[Listed entries]
** Start **
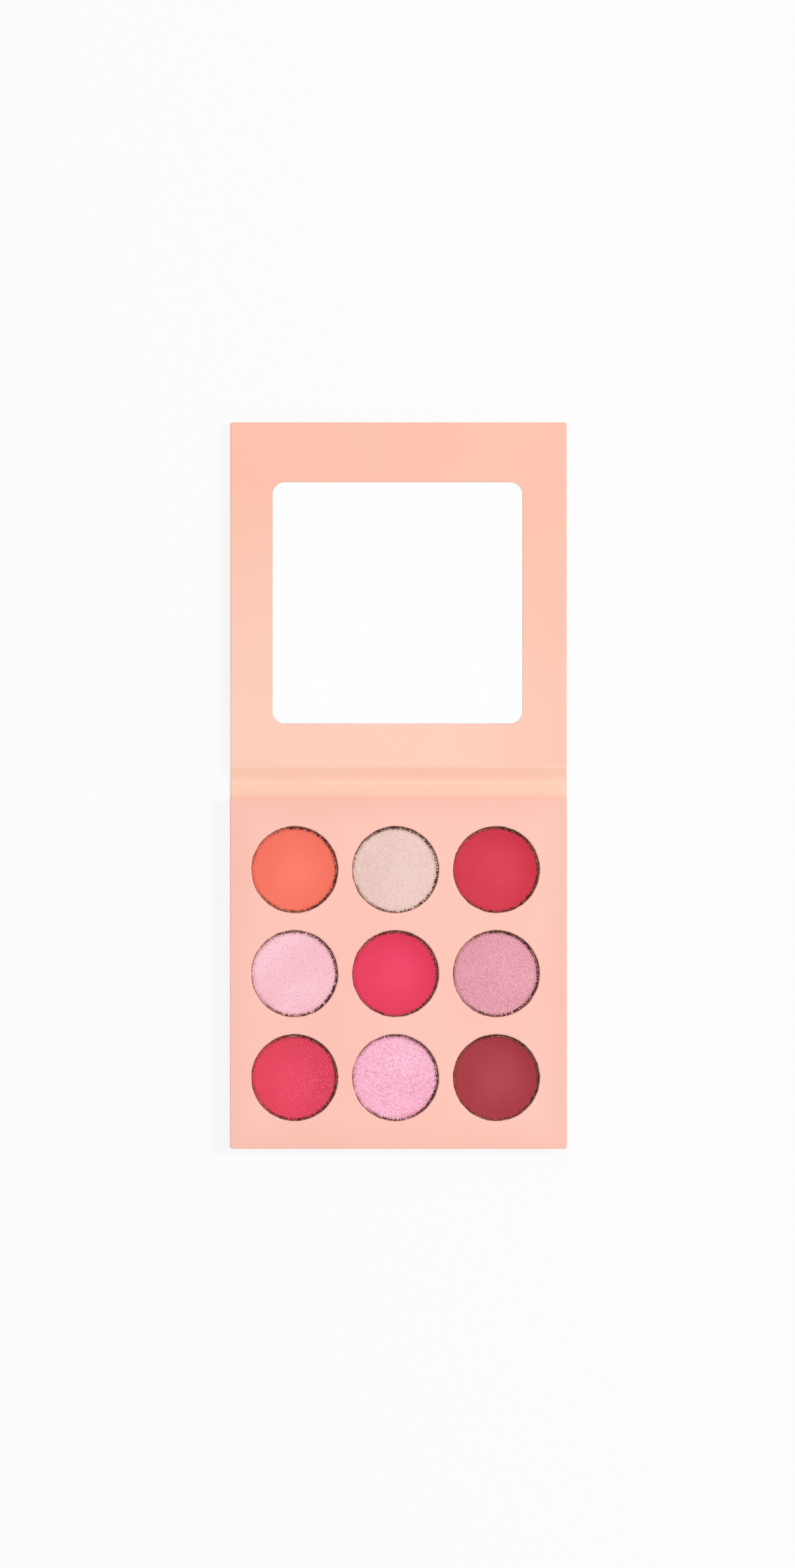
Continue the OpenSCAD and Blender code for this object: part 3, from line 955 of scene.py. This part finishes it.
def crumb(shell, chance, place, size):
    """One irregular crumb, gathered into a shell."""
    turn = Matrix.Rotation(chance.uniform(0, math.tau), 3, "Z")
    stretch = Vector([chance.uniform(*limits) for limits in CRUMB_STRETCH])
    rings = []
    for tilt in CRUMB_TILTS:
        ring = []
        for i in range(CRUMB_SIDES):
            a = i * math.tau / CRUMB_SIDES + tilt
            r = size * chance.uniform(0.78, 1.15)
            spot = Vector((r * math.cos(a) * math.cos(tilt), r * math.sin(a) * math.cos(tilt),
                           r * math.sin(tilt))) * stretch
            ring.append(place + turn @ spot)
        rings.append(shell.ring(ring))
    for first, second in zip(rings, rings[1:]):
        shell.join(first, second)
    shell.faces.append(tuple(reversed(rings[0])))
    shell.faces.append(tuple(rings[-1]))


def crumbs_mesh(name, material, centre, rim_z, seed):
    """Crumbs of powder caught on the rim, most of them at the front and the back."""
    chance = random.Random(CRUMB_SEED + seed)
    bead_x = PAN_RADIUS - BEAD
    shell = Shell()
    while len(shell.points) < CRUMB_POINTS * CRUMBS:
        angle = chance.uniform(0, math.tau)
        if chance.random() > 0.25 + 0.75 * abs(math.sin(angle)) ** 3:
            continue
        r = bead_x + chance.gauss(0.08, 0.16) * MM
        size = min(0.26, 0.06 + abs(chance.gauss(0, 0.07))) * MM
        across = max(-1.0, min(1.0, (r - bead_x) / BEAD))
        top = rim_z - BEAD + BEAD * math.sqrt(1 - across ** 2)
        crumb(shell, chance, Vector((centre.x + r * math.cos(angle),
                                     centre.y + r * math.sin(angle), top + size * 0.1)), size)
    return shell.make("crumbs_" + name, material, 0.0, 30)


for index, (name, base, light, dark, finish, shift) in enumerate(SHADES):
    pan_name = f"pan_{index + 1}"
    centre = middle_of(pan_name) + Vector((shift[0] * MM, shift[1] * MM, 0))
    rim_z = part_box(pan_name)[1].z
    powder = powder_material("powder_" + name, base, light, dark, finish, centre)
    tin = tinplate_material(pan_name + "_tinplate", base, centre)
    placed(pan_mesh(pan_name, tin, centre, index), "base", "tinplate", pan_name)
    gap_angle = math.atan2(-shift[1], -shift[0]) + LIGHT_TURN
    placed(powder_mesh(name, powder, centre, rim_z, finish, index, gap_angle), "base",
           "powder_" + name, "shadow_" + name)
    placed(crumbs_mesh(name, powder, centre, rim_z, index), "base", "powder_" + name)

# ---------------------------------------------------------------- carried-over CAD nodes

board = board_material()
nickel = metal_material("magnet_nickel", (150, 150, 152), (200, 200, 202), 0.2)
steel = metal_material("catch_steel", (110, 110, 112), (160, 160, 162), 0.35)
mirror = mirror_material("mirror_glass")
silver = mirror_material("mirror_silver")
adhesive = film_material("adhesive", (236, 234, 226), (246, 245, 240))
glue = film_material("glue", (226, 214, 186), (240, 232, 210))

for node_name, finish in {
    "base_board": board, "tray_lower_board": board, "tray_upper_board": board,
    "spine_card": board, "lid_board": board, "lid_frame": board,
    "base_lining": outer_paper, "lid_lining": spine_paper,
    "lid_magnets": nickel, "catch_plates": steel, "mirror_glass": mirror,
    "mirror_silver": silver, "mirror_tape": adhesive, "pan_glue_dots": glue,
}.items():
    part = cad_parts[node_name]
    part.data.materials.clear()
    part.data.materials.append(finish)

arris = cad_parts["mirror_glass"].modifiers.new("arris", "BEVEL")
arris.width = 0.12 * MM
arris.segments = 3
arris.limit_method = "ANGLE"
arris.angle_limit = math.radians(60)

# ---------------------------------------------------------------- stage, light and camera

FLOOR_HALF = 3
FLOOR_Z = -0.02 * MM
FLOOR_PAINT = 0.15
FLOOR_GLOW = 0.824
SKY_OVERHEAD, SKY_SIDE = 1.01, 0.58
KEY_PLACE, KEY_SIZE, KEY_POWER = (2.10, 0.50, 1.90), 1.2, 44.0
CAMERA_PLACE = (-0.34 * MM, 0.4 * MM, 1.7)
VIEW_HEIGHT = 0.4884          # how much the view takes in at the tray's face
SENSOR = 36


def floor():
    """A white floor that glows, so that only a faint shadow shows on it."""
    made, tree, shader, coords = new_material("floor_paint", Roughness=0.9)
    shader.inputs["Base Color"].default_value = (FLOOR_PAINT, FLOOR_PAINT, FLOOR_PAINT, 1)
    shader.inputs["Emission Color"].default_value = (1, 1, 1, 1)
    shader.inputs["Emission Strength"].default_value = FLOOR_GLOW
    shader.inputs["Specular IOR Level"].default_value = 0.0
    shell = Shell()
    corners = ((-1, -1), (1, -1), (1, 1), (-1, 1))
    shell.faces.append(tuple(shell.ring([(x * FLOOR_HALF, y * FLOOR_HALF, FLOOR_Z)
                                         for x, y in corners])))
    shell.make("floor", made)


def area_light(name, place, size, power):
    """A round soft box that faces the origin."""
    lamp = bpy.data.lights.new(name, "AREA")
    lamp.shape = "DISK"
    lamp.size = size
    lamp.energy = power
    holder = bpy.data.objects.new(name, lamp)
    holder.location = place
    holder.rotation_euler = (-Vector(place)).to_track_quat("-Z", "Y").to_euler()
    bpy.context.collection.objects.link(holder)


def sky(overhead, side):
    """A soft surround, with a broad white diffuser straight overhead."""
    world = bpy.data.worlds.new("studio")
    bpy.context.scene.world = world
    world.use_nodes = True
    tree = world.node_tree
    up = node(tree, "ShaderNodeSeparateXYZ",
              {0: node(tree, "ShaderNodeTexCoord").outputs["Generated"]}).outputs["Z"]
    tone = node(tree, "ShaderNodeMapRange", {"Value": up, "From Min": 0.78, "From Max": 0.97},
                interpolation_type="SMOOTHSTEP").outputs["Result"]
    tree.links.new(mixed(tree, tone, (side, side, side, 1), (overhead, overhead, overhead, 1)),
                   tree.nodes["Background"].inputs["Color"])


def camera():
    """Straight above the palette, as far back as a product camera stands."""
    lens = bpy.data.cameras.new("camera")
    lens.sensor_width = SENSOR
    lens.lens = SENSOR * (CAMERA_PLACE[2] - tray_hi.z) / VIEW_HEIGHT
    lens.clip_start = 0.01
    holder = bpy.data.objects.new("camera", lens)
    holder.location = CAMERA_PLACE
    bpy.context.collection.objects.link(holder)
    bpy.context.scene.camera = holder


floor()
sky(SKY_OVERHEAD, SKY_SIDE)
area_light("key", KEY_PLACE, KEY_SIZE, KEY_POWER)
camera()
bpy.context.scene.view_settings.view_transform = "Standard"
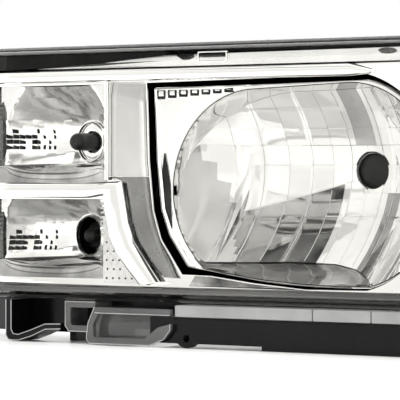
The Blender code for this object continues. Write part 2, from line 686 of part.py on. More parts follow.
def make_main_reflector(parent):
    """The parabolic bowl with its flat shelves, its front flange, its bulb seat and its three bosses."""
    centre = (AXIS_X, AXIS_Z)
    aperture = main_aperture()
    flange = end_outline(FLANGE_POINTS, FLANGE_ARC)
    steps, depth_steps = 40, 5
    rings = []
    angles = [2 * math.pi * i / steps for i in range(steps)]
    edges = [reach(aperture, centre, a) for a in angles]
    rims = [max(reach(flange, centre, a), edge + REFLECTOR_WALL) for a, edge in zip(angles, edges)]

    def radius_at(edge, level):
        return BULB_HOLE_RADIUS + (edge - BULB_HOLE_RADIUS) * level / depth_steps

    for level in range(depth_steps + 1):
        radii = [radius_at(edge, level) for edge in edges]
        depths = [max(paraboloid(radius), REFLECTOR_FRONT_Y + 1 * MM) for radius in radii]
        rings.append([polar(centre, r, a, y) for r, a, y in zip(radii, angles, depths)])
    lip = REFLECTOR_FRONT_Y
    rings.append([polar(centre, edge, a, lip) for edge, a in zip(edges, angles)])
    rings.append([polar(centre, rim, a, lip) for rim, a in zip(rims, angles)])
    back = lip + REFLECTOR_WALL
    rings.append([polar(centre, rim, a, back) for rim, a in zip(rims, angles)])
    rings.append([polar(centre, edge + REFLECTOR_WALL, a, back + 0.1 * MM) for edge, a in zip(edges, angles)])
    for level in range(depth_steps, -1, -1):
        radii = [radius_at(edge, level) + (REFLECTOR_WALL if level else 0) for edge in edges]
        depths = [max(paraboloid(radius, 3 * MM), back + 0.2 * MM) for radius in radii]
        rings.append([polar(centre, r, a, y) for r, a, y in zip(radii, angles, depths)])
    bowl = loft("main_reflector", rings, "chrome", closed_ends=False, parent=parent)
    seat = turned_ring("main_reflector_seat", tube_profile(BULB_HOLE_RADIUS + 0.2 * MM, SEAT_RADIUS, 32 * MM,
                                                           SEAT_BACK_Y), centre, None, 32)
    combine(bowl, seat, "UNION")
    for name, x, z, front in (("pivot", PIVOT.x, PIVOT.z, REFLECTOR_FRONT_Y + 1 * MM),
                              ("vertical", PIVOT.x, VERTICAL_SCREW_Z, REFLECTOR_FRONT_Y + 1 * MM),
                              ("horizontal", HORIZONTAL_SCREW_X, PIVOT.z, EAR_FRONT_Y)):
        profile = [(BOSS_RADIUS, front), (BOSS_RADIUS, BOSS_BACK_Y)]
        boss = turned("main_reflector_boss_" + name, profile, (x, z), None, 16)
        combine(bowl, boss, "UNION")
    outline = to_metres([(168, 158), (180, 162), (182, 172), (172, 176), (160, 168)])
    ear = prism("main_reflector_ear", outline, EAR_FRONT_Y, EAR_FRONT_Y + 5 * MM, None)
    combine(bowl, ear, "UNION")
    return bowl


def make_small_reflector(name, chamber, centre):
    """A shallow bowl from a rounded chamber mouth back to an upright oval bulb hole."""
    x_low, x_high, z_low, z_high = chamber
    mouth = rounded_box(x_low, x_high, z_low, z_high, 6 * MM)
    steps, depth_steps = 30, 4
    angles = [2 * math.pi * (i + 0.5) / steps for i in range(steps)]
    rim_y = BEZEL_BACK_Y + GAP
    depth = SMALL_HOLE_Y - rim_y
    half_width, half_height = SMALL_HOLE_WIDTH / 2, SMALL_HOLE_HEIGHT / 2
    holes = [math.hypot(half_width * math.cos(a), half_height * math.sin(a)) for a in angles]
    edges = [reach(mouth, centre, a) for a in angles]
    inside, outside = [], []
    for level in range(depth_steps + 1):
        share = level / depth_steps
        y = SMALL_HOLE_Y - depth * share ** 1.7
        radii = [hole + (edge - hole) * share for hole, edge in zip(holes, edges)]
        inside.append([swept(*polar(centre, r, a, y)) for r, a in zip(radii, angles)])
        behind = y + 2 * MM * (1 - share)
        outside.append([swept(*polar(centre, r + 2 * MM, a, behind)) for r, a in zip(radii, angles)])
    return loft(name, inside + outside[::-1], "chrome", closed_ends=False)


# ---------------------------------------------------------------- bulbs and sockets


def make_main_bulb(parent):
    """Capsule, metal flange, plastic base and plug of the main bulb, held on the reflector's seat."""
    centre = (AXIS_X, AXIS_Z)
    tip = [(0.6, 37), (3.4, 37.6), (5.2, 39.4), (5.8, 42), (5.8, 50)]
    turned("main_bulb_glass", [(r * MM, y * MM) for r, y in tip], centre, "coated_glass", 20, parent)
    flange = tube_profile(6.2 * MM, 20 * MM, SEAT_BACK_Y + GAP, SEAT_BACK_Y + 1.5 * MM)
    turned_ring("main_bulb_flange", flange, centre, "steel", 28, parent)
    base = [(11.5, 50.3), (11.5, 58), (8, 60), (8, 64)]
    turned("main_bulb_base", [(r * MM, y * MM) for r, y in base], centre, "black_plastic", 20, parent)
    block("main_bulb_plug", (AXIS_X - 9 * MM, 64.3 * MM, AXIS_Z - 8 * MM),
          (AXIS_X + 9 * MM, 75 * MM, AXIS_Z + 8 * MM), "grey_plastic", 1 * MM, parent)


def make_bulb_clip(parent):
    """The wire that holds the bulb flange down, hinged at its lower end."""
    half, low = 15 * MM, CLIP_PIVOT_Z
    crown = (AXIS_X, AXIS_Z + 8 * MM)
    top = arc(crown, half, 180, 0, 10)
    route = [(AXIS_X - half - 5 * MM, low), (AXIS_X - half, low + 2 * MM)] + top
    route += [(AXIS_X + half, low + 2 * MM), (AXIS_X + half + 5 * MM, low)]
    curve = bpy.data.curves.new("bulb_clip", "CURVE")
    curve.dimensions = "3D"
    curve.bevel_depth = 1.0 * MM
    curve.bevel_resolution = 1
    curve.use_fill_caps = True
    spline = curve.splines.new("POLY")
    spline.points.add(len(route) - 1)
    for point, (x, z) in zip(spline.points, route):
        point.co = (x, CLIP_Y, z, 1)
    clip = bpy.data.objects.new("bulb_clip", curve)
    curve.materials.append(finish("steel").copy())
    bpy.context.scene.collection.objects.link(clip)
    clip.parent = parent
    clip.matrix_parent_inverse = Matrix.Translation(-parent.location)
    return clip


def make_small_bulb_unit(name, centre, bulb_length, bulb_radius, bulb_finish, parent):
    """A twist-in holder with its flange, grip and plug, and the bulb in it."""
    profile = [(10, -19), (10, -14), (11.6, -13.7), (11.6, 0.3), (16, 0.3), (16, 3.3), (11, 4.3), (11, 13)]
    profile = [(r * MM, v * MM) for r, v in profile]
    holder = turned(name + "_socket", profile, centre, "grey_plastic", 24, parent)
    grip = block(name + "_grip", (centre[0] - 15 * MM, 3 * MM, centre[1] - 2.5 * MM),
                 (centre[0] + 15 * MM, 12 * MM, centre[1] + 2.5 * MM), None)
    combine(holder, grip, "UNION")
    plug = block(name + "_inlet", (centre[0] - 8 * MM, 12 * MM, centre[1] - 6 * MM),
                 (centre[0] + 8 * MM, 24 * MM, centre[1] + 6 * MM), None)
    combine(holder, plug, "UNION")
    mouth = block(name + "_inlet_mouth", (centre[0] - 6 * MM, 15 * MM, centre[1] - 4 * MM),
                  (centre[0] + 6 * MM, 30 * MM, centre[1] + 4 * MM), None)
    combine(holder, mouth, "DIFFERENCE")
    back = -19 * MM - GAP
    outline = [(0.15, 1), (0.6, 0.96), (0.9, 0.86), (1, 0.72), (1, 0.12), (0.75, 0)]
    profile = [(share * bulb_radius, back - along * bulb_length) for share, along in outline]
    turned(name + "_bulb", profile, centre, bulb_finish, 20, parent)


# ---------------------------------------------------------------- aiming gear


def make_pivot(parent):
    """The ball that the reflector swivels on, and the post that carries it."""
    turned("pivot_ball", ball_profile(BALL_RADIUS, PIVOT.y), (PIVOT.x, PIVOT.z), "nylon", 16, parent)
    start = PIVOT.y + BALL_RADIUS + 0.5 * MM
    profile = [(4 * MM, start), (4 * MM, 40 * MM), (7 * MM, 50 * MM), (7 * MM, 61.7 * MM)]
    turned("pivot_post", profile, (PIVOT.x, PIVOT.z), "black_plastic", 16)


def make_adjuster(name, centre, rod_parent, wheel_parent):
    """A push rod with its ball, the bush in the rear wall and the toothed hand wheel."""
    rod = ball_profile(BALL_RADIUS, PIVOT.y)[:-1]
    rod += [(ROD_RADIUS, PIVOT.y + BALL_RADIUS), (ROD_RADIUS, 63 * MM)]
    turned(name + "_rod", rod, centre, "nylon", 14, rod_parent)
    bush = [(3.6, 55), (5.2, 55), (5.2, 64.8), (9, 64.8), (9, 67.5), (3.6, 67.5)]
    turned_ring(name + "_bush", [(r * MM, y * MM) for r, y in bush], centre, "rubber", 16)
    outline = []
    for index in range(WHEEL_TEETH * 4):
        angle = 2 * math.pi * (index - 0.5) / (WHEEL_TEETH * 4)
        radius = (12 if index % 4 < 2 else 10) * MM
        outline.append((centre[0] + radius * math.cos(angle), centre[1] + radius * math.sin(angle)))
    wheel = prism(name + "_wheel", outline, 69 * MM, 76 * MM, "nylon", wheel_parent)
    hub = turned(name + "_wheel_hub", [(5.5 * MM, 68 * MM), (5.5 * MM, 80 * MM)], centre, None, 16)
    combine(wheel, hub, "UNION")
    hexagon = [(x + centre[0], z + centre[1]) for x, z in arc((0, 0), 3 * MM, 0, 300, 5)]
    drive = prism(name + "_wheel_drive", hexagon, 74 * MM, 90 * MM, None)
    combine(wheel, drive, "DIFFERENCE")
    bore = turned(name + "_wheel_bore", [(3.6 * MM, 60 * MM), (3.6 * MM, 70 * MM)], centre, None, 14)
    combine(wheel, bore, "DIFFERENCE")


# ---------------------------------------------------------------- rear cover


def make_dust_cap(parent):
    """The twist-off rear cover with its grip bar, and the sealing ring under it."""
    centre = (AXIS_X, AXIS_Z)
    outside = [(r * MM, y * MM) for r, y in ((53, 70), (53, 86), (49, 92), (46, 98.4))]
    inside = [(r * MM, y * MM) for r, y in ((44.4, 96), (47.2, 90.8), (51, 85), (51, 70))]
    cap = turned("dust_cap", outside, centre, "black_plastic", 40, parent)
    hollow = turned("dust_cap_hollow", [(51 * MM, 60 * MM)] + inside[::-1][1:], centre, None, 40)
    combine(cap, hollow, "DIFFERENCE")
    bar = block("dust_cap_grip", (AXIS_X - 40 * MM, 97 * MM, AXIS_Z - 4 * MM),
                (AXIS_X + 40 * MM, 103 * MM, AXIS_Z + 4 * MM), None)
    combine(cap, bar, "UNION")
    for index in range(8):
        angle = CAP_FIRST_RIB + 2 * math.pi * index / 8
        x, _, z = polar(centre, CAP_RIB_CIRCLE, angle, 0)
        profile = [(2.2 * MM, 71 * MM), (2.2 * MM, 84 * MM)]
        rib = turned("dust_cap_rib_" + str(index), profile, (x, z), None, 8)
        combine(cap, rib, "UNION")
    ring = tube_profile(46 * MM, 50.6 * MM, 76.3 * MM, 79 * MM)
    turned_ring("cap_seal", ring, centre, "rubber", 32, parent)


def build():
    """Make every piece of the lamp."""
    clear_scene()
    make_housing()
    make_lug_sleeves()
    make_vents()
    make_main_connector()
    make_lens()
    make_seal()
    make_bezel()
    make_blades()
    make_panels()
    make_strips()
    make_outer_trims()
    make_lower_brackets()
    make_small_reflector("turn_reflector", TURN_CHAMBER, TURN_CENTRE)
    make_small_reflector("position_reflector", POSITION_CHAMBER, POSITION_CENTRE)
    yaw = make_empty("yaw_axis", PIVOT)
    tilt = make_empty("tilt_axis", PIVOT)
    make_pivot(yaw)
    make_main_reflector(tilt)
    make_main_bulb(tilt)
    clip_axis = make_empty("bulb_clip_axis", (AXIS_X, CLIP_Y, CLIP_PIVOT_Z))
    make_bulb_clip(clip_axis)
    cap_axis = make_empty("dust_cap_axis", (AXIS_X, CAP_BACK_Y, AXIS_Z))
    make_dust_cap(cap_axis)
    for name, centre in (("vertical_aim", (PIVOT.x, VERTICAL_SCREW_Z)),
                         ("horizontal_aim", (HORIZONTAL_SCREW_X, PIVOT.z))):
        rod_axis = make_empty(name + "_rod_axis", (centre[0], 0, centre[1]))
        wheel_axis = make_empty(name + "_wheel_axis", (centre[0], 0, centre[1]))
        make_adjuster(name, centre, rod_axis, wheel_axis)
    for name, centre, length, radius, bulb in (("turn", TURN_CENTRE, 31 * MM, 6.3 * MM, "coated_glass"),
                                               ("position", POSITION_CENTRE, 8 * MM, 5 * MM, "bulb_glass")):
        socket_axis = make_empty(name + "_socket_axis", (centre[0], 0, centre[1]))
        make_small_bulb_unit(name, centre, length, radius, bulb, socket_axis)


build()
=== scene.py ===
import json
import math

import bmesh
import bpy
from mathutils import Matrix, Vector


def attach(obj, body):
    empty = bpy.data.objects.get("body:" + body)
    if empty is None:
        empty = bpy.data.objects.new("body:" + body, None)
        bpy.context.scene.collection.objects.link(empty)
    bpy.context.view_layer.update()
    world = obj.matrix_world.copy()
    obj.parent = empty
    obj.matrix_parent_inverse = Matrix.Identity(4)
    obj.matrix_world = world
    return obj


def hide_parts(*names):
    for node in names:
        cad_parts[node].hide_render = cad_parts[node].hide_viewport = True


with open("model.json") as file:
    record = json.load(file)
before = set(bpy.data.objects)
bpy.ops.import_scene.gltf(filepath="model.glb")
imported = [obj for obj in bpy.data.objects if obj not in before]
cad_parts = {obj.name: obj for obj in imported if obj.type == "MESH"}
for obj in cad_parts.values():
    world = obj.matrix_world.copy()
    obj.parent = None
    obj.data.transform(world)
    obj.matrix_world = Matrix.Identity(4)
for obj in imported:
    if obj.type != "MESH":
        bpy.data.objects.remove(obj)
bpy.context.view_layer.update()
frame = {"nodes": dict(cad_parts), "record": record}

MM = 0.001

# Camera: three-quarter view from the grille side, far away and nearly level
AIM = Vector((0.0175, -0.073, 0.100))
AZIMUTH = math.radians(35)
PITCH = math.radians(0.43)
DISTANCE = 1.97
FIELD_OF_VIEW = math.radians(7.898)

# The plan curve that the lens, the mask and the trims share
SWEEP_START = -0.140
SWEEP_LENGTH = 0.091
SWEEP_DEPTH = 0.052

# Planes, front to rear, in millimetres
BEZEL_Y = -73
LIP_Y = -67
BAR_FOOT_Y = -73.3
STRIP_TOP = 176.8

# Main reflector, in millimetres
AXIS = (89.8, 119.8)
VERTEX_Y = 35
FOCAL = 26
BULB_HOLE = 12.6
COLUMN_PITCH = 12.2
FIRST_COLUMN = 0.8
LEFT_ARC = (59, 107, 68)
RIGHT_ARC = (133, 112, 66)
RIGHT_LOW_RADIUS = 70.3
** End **
[Problem description] The lines to return run from the one containing "make_outer_trims()" down to the one containing "obj.data.transform(world)"; give them exactly, both included, and no others.

[Response for this exercise]
    make_outer_trims()
    make_lower_brackets()
    make_small_reflector("turn_reflector", TURN_CHAMBER, TURN_CENTRE)
    make_small_reflector("position_reflector", POSITION_CHAMBER, POSITION_CENTRE)
    yaw = make_empty("yaw_axis", PIVOT)
    tilt = make_empty("tilt_axis", PIVOT)
    make_pivot(yaw)
    make_main_reflector(tilt)
    make_main_bulb(tilt)
    clip_axis = make_empty("bulb_clip_axis", (AXIS_X, CLIP_Y, CLIP_PIVOT_Z))
    make_bulb_clip(clip_axis)
    cap_axis = make_empty("dust_cap_axis", (AXIS_X, CAP_BACK_Y, AXIS_Z))
    make_dust_cap(cap_axis)
    for name, centre in (("vertical_aim", (PIVOT.x, VERTICAL_SCREW_Z)),
                         ("horizontal_aim", (HORIZONTAL_SCREW_X, PIVOT.z))):
        rod_axis = make_empty(name + "_rod_axis", (centre[0], 0, centre[1]))
        wheel_axis = make_empty(name + "_wheel_axis", (centre[0], 0, centre[1]))
        make_adjuster(name, centre, rod_axis, wheel_axis)
    for name, centre, length, radius, bulb in (("turn", TURN_CENTRE, 31 * MM, 6.3 * MM, "coated_glass"),
                                               ("position", POSITION_CENTRE, 8 * MM, 5 * MM, "bulb_glass")):
        socket_axis = make_empty(name + "_socket_axis", (centre[0], 0, centre[1]))
        make_small_bulb_unit(name, centre, length, radius, bulb, socket_axis)


build()
=== scene.py ===
import json
import math

import bmesh
import bpy
from mathutils import Matrix, Vector


def attach(obj, body):
    empty = bpy.data.objects.get("body:" + body)
    if empty is None:
        empty = bpy.data.objects.new("body:" + body, None)
        bpy.context.scene.collection.objects.link(empty)
    bpy.context.view_layer.update()
    world = obj.matrix_world.copy()
    obj.parent = empty
    obj.matrix_parent_inverse = Matrix.Identity(4)
    obj.matrix_world = world
    return obj


def hide_parts(*names):
    for node in names:
        cad_parts[node].hide_render = cad_parts[node].hide_viewport = True


with open("model.json") as file:
    record = json.load(file)
before = set(bpy.data.objects)
bpy.ops.import_scene.gltf(filepath="model.glb")
imported = [obj for obj in bpy.data.objects if obj not in before]
cad_parts = {obj.name: obj for obj in imported if obj.type == "MESH"}
for obj in cad_parts.values():
    world = obj.matrix_world.copy()
    obj.parent = None
    obj.data.transform(world)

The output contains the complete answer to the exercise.